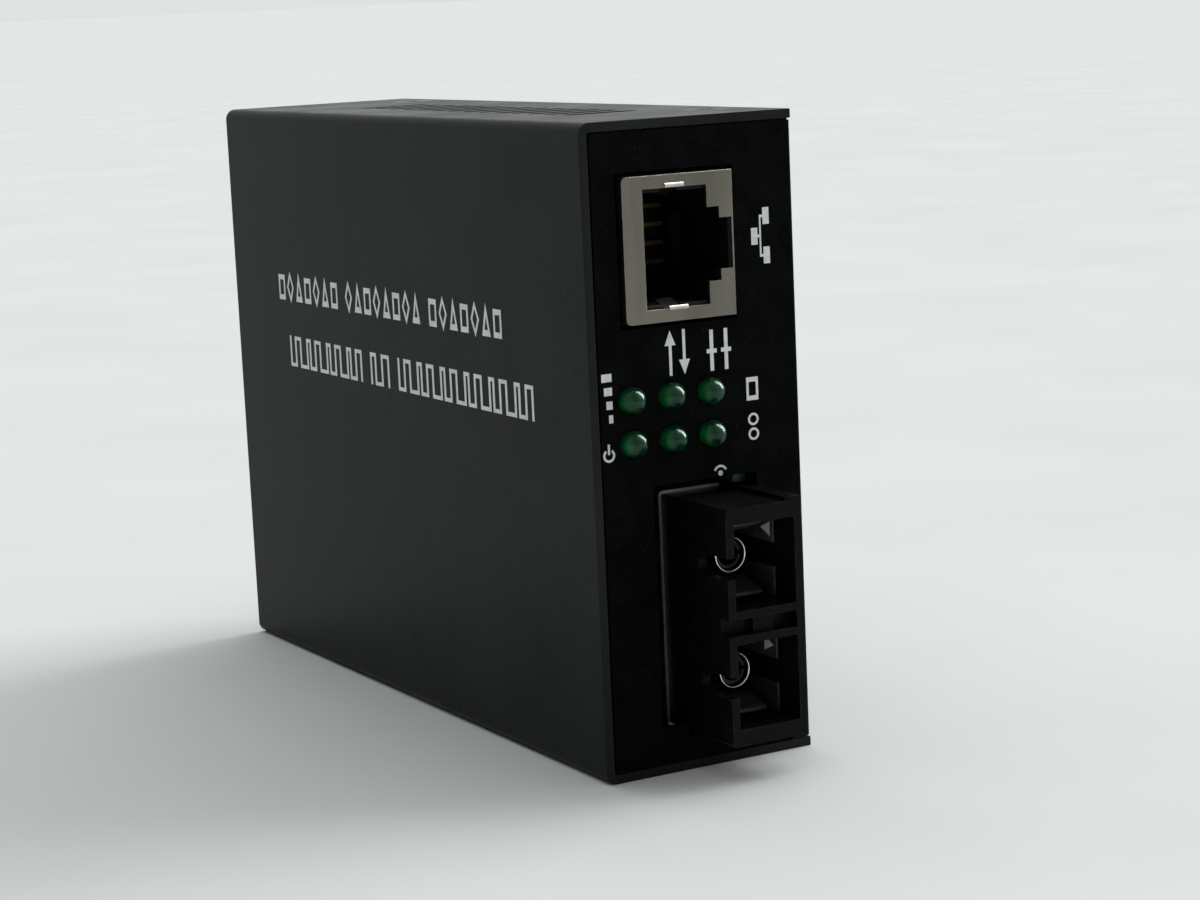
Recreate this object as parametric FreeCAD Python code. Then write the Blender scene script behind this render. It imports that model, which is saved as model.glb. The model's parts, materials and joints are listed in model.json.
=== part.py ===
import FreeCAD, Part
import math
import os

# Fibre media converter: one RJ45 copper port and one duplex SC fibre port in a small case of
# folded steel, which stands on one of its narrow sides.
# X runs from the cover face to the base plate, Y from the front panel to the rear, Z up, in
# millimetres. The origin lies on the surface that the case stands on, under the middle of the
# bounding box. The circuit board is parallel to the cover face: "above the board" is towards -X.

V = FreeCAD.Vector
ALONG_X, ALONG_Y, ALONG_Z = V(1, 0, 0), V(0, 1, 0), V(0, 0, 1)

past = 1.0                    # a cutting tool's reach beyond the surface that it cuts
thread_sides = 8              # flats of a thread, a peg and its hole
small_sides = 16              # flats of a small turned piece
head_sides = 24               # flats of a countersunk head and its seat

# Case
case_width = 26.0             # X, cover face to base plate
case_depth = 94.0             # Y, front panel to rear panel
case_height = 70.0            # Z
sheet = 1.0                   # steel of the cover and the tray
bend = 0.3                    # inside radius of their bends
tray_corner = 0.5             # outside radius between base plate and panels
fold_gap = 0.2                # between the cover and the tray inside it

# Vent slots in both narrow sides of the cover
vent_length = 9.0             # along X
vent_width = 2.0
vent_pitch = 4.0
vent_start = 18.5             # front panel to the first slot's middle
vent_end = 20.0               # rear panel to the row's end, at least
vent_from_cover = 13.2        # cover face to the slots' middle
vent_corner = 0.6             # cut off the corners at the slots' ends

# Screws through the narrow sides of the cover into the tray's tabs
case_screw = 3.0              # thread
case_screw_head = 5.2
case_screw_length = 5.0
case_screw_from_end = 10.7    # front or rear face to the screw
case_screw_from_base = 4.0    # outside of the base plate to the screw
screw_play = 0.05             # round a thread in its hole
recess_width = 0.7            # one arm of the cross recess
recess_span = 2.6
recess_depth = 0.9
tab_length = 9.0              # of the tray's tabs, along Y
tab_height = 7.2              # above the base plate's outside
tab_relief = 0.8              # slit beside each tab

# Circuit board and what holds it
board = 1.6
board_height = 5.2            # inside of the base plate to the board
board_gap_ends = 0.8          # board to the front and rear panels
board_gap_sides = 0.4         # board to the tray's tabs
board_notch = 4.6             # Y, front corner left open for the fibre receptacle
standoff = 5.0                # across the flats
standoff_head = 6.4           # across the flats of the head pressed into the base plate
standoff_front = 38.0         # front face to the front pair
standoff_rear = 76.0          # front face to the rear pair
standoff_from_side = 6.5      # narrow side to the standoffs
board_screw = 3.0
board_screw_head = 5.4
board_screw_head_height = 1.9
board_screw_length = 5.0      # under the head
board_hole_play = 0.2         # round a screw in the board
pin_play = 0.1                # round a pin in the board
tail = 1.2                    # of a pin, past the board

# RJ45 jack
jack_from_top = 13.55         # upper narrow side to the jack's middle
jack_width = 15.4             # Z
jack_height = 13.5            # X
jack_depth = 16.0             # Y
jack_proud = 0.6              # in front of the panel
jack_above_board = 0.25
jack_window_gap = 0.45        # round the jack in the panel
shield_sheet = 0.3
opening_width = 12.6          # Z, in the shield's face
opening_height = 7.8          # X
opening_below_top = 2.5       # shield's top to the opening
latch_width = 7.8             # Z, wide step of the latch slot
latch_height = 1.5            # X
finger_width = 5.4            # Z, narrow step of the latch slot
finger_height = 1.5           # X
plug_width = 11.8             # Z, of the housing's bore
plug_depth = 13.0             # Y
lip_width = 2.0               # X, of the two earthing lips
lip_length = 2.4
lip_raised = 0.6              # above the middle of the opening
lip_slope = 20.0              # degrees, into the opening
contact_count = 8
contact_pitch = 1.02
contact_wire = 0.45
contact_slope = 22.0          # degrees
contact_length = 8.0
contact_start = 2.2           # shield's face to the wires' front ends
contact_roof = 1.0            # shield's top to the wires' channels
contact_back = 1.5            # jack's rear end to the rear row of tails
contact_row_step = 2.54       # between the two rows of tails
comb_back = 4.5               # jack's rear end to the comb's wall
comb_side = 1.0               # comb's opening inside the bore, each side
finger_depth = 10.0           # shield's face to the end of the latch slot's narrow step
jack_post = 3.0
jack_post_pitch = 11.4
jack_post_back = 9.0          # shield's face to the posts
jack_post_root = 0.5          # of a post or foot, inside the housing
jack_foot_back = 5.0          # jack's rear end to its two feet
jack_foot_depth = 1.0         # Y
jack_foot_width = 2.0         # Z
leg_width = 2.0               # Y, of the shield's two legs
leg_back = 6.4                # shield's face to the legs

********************

* [Short problem] Set down the lines above as they stand, starting with the first line and ending with the line that contains "vent_corner = 0.6".

* [Completed task]
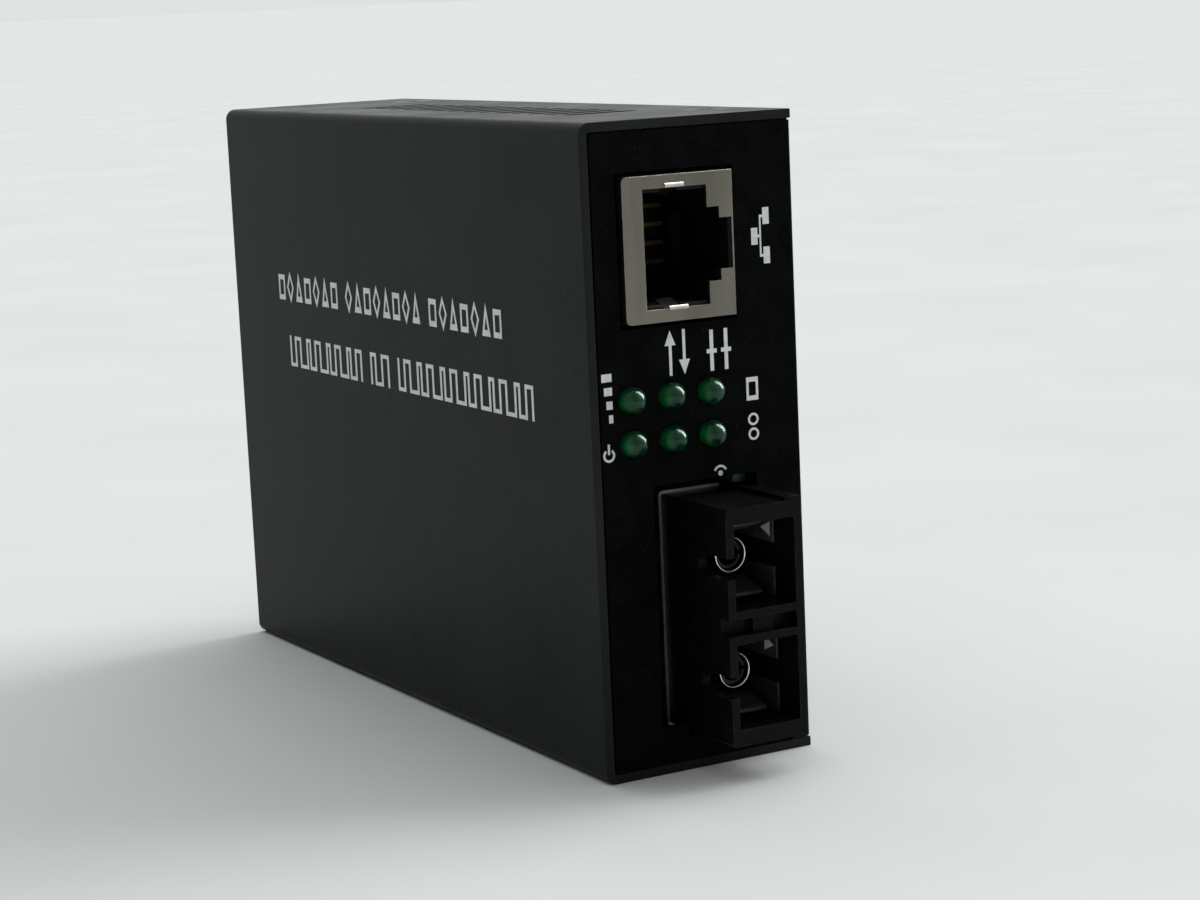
Recreate this object as parametric FreeCAD Python code. Then write the Blender scene script behind this render. It imports that model, which is saved as model.glb. The model's parts, materials and joints are listed in model.json.
=== part.py ===
import FreeCAD, Part
import math
import os

# Fibre media converter: one RJ45 copper port and one duplex SC fibre port in a small case of
# folded steel, which stands on one of its narrow sides.
# X runs from the cover face to the base plate, Y from the front panel to the rear, Z up, in
# millimetres. The origin lies on the surface that the case stands on, under the middle of the
# bounding box. The circuit board is parallel to the cover face: "above the board" is towards -X.

V = FreeCAD.Vector
ALONG_X, ALONG_Y, ALONG_Z = V(1, 0, 0), V(0, 1, 0), V(0, 0, 1)

past = 1.0                    # a cutting tool's reach beyond the surface that it cuts
thread_sides = 8              # flats of a thread, a peg and its hole
small_sides = 16              # flats of a small turned piece
head_sides = 24               # flats of a countersunk head and its seat

# Case
case_width = 26.0             # X, cover face to base plate
case_depth = 94.0             # Y, front panel to rear panel
case_height = 70.0            # Z
sheet = 1.0                   # steel of the cover and the tray
bend = 0.3                    # inside radius of their bends
tray_corner = 0.5             # outside radius between base plate and panels
fold_gap = 0.2                # between the cover and the tray inside it

# Vent slots in both narrow sides of the cover
vent_length = 9.0             # along X
vent_width = 2.0
vent_pitch = 4.0
vent_start = 18.5             # front panel to the first slot's middle
vent_end = 20.0               # rear panel to the row's end, at least
vent_from_cover = 13.2        # cover face to the slots' middle
vent_corner = 0.6             # cut off the corners at the slots' ends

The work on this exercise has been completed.